■ Problem statement:
Return every line below in which "lifts" appears.

- - -

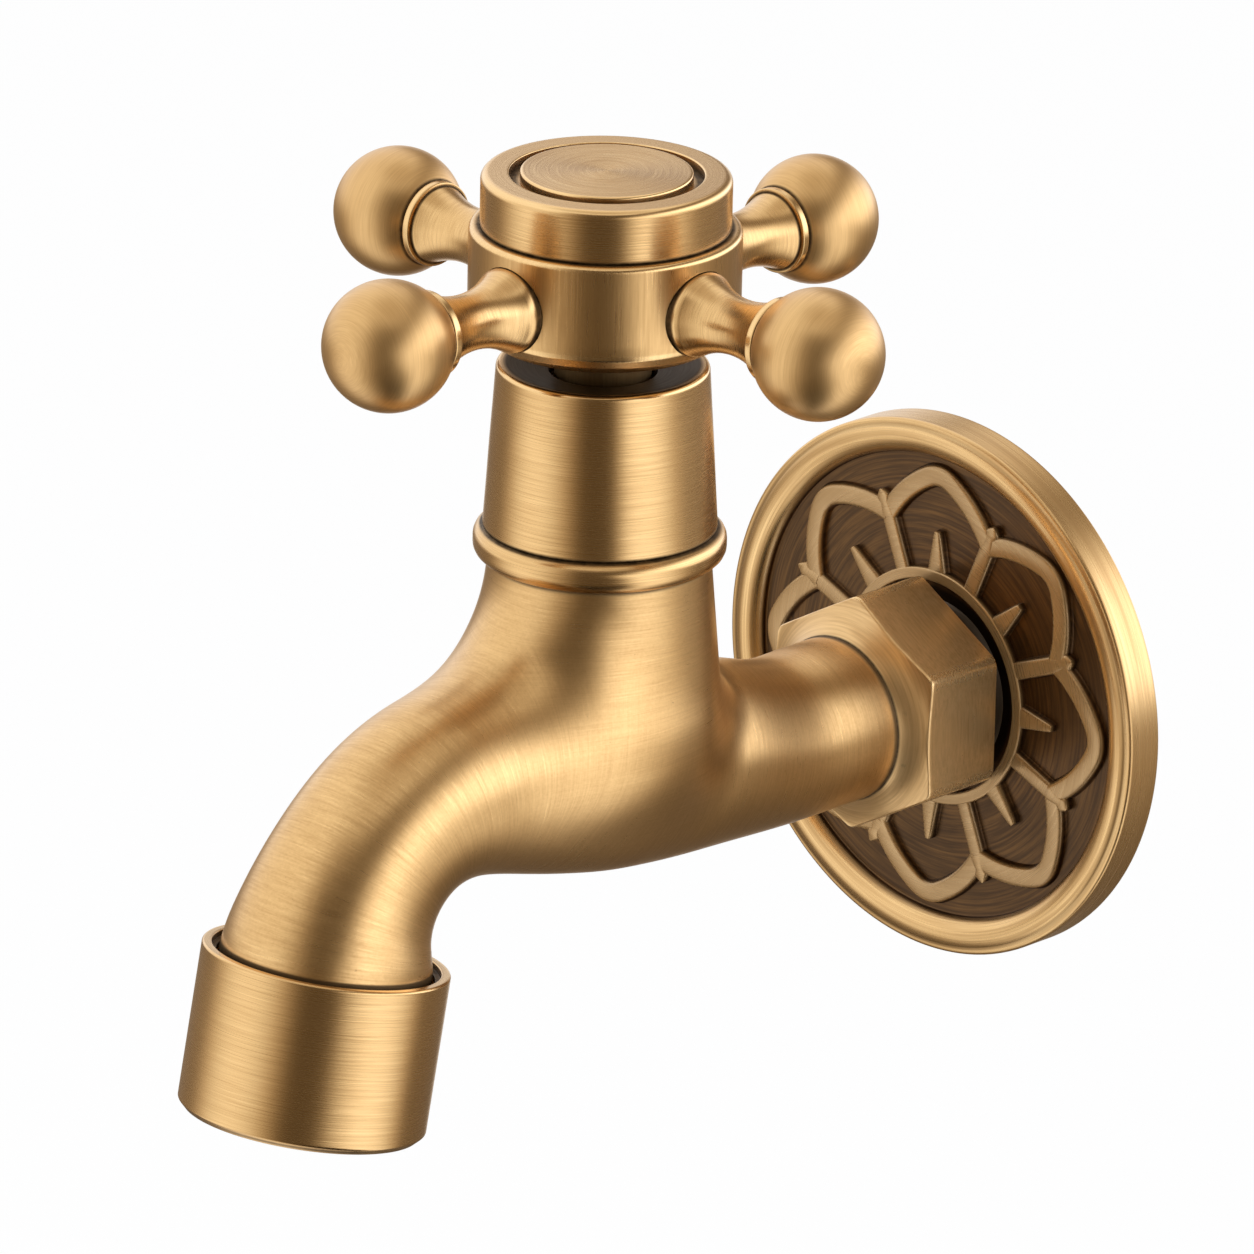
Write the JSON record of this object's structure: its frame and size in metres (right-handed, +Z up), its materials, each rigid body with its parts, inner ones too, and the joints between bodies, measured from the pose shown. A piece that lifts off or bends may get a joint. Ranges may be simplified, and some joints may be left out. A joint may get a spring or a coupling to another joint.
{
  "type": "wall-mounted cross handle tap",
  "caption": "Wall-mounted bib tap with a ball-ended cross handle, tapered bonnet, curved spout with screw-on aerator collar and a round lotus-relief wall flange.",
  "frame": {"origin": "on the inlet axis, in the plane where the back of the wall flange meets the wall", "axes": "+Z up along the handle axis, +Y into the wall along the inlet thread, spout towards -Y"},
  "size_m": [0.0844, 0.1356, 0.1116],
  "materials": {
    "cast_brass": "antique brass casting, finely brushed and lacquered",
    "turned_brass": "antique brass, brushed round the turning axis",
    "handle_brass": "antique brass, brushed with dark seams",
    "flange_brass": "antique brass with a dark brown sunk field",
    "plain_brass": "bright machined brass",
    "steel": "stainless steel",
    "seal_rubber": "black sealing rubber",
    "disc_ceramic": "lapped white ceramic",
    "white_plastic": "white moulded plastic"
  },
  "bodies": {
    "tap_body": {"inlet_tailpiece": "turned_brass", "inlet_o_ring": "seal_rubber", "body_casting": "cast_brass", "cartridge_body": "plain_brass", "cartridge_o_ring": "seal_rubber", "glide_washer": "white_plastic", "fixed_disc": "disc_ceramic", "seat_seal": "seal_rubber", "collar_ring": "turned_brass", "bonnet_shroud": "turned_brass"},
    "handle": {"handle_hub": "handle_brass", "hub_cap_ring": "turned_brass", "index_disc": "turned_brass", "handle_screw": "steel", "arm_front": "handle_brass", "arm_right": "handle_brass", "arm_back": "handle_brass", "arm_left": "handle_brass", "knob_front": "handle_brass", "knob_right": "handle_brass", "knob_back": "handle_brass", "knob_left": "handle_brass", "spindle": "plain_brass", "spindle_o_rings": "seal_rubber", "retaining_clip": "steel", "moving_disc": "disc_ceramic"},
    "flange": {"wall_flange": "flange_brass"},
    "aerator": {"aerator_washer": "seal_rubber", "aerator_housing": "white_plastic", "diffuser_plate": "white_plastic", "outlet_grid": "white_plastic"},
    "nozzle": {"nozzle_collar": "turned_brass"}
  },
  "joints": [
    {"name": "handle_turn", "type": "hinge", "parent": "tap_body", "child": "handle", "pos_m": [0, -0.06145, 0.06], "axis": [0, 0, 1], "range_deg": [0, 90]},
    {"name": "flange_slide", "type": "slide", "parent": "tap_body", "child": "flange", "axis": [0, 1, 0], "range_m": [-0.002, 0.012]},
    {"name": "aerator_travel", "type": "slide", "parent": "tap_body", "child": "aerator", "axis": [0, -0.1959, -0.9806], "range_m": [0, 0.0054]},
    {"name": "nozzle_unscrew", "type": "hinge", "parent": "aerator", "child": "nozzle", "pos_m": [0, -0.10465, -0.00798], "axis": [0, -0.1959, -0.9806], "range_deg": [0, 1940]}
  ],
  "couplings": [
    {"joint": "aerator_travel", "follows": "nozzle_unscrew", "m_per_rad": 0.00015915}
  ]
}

- - -

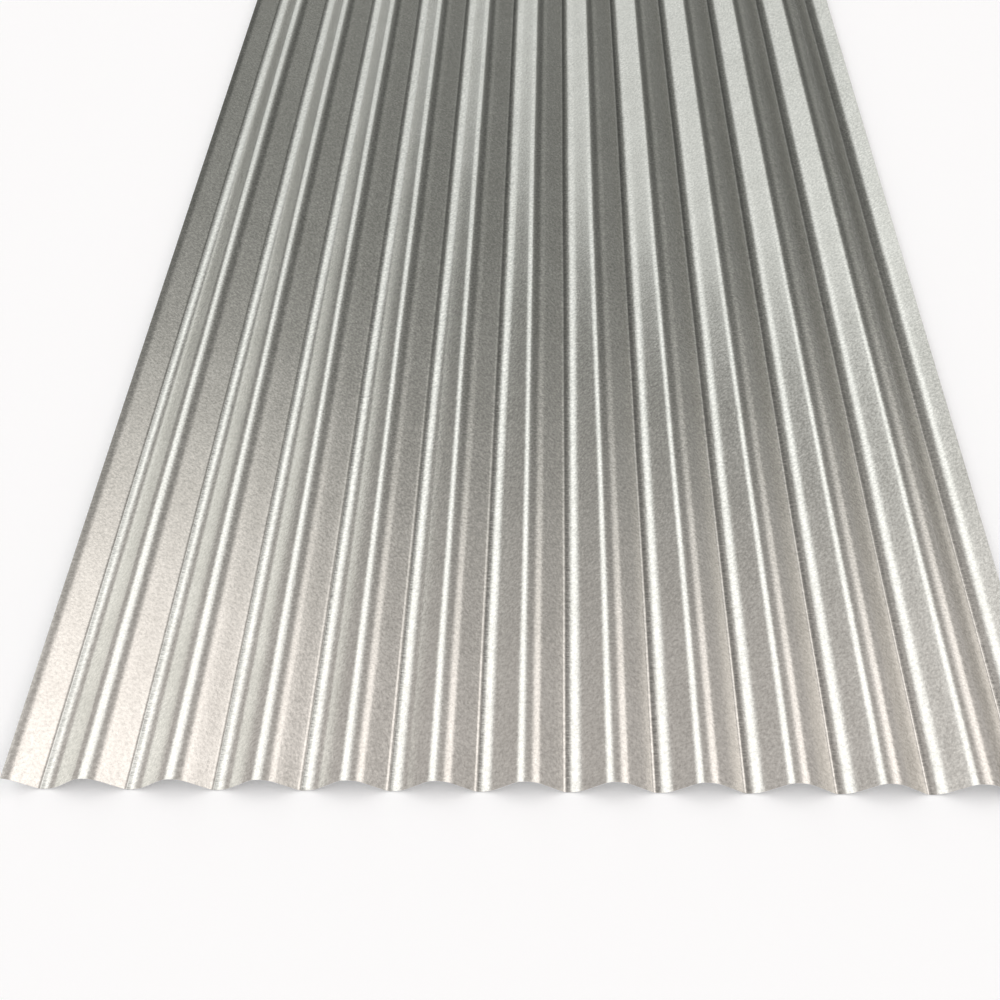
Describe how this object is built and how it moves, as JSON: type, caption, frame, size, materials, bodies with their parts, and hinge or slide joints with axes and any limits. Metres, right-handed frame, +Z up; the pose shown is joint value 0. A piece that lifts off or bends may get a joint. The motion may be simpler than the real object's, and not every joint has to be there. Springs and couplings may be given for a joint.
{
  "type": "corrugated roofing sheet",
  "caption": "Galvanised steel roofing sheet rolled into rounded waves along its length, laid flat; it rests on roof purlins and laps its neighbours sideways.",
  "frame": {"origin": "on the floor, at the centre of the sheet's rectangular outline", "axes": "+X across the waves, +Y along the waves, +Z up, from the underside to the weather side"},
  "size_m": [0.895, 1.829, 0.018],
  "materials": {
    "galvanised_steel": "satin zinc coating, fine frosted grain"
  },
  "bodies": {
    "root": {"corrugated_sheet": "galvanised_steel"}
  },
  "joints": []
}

- - -

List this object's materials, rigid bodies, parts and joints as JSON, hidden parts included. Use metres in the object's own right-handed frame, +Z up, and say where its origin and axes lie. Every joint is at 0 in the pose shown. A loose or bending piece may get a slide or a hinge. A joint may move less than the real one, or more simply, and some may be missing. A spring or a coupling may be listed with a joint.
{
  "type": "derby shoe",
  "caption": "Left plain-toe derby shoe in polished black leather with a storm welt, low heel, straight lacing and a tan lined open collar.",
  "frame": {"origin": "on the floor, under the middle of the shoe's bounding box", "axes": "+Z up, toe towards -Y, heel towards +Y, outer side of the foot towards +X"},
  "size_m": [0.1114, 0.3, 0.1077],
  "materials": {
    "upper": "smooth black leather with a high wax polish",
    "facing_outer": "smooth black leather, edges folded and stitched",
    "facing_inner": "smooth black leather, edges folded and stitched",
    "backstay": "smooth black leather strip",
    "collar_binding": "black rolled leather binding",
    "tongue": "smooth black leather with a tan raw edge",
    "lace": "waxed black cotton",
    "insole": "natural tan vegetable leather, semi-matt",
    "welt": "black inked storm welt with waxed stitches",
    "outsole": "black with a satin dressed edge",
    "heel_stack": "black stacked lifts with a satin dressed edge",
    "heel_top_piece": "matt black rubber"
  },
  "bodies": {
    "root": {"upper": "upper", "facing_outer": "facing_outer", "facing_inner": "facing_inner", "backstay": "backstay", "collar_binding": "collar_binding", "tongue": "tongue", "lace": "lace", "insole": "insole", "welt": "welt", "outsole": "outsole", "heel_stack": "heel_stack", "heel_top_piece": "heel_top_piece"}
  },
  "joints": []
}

- - -

■ Response for this exercise:
Write the JSON record of this object's structure: its frame and size in metres (right-handed, +Z up), its materials, each rigid body with its parts, inner ones too, and the joints between bodies, measured from the pose shown. A piece that lifts off or bends may get a joint. Ranges may be simplified, and some joints may be left out. A joint may get a spring or a coupling to another joint.
Describe how this object is built and how it moves, as JSON: type, caption, frame, size, materials, bodies with their parts, and hinge or slide joints with axes and any limits. Metres, right-handed frame, +Z up; the pose shown is joint value 0. A piece that lifts off or bends may get a joint. The motion may be simpler than the real object's, and not every joint has to be there. Springs and couplings may be given for a joint.
    "heel_stack": "black stacked lifts with a satin dressed edge",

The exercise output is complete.